Comme un souffle,
Jean-François Mozziconacci
Des formats étranges, présentant des protubérances cornues
ou des blessures profondes, aux formats parfaits, ronds puis carrés,
Stéphane Braconnier est passé du chaos inquiet
à la plénitude assouvie et à la raison sereine.
Les touches, flammèches dansantes, hachées
et bousculées en ballet clignotant, se sont apaisées ;
rythmées elles se sont ordonnées,
multipliées elles se sont étouffées,
tissant un manteau de mille couleurs sourdes.
Les tondi noirs, ciels obscurs ou terres brûlées, piègent la lumière.
Les carrés blancs, plans hésitants du monde, restituent alors aveuglément cette lumière accumulée.
Le manteau s’est brusquement déchiré.

Les pigments, prisonniers de la cire blanche,
sont révélés par la chaleur des mains qui caressent lentement la toile.
Peau contre peau. Le temps qui passe modifie la lumière.
Et la lumière comme la chaleur — caresses jumelles — révèle la couleur.

Le temps coule d’une toile à l’autre.
Maintenant, demain, un jour,… Bientôt, souvent, parfois.
Elles sont le rythme de ce temps, les stations du voyage.
Les saisons se succèdent, nuances de lumière, de l’été à l’hiver,
de l’automne au printemps, de l’automne à l’été.
Lumière froide, lumière douce, brume bleue, voile rose.
Comme un souffle la lumière tremble.
La promenade de la main sur la toile réveille le souvenir des couleurs enfouies.

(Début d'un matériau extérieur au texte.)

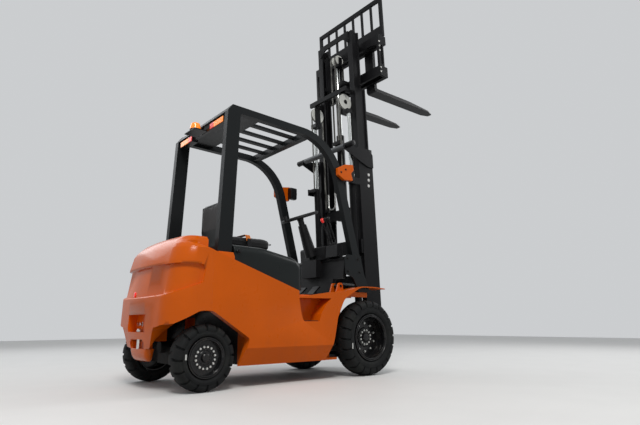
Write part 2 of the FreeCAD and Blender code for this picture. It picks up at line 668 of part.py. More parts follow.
def hood_shell(inset, drop):
    """The hood's outer form, drawn in by inset, with its rim lowered by drop."""
    rear = HOOD_REAR_X + inset
    front = HOOD_FRONT_X - inset
    foot = HOOD_GAP - drop
    body = slab_y([
        (rear, panel_z(HOOD_REAR_X) + foot), (PANEL_FRONT_X, PANEL_FRONT_Z + foot),
        (front, PANEL_FRONT_Z + foot), (front - 6, HOOD_NOSE_Z - inset, 110.0 - inset),
        (HOOD_BREAK_X, HOOD_TOP_Z - inset, 300.0), (rear, HOOD_TOP_Z - inset)],
        -HOOD_HALF_W + inset, HOOD_HALF_W - inset)
    side = HOOD_HALF_W - inset
    edges = []
    for edge in body.Edges:
        span = edge.BoundBox
        on_side = span.YLength < 1e-3 and abs(abs(span.YMax) - side) < 1e-3
        on_top = span.ZMin > PANEL_FRONT_Z + foot + 1 and span.XMax > rear + 1
        on_front = span.XMin > PANEL_FRONT_X + 1 and span.ZLength > 60
        if on_side and (on_top or on_front):
            edges.append(edge)
    return body.makeFillet(HOOD_EDGE_R - inset, edges)


def build_hood():
    rear = HOOD_REAR_X
    top = HOOD_TOP_Z
    body = hood_shell(0.0, 0.0).cut(hood_shell(HOOD_WALL, 60.0))
    plinth = slab_y([(-1400, top - 12), (HOOD_BREAK_X, top - 12), (-930, HOOD_NOSE_Z + 12),
                     (-945, top + PLINTH_H, 10), (-1385, top + PLINTH_H, 10)],
                    -PLINTH_HALF_W, PLINTH_HALF_W)
    lugs = []
    half_w = HINGE_W / 2.0
    for y in (-HINGE_Y, HINGE_Y):
        lugs.append(box(HINGE_X, rear + 45, y - half_w, y + half_w, HINGE_Z + 2, HINGE_Z + HINGE_R))
        lugs.append(box(rear + 12, rear + 45, y - half_w, y + half_w, top - 8, HINGE_Z + HINGE_R))
        lugs.append(cyl((HINGE_X, y - half_w, HINGE_Z), (0, 1, 0), HINGE_R, HINGE_W))
    bore = cyl((HINGE_X, -HINGE_Y - 100, HINGE_Z), (0, 1, 0), HINGE_PIN_R + RUN_GAP, 2 * HINGE_Y + 200)
    place("hood", fuse([body, plinth] + lugs).cut(bore))
    seat_z = top + PLINTH_H + RUN_GAP
    cushion_rear = -1345.0
    place("seat_cushion", slab_y([
        (cushion_rear, seat_z), (-900, seat_z, 20), (-880, seat_z + 92, 45), (-985, seat_z + 112, 60),
        (-1305, seat_z + 88, 30), (cushion_rear, seat_z + 88, 20)], -SEAT_HALF_W, SEAT_HALF_W))
    back_x = cushion_rear - RUN_GAP
    place("seat_back", slab_y([
        (-1374, seat_z, 4), (back_x, seat_z), (back_x, seat_z + 91), (-1300, seat_z + 112, 12),
        (-1306, seat_z + 220, 200), (-1338, SEAT_BACK_TOP_Z, 24), (-1396, SEAT_BACK_TOP_Z, 24),
        (-1394, seat_z + 170, 300)], -SEAT_BACK_HALF_W, SEAT_BACK_HALF_W))


# Overhead guard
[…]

Le temps révèle la lumière.
La main dessine un jardin de souvenirs. Elle construit, en hauteur et en horizon perdus, les plans d’un labyrinthe subtil et secret, palais des disparitions et des retours, de Malévitch à Klein, de Manzoni à Robert Ryman, de Dan Flavin à Bruce Neuman. Violet, bleu, vert, jaune, rouge, rose, un arc-en-ciel blanc se déploie. Il apparaît, il disparaît, il réapparaît. Il est le rythme de la vie,
du jour et de la nuit, de l’élégance et de la vulgarité, du silence et du cri, de la vie de la mort. Il est l’élévation, la distance et le partage. Il est le refuge et le souvenir, la maison, la loge, la cachette, le jardin. Il est aussi la rupture et le renvoi à la solitude, le miroir.
Dans le jardin silencieux et recueilli, les dalles de la chambre gardent le souvenir de cet ange qui est venu annoncer et de cette vierge surprise qui s’est reculée et qui a baissé les yeux. Souvenir de Lippi ou de Botticelli, du Perugin ou de Léonard, dans le jardin flotte le souffle de l’esprit et résonnent les battements des ailes de l’ange messager.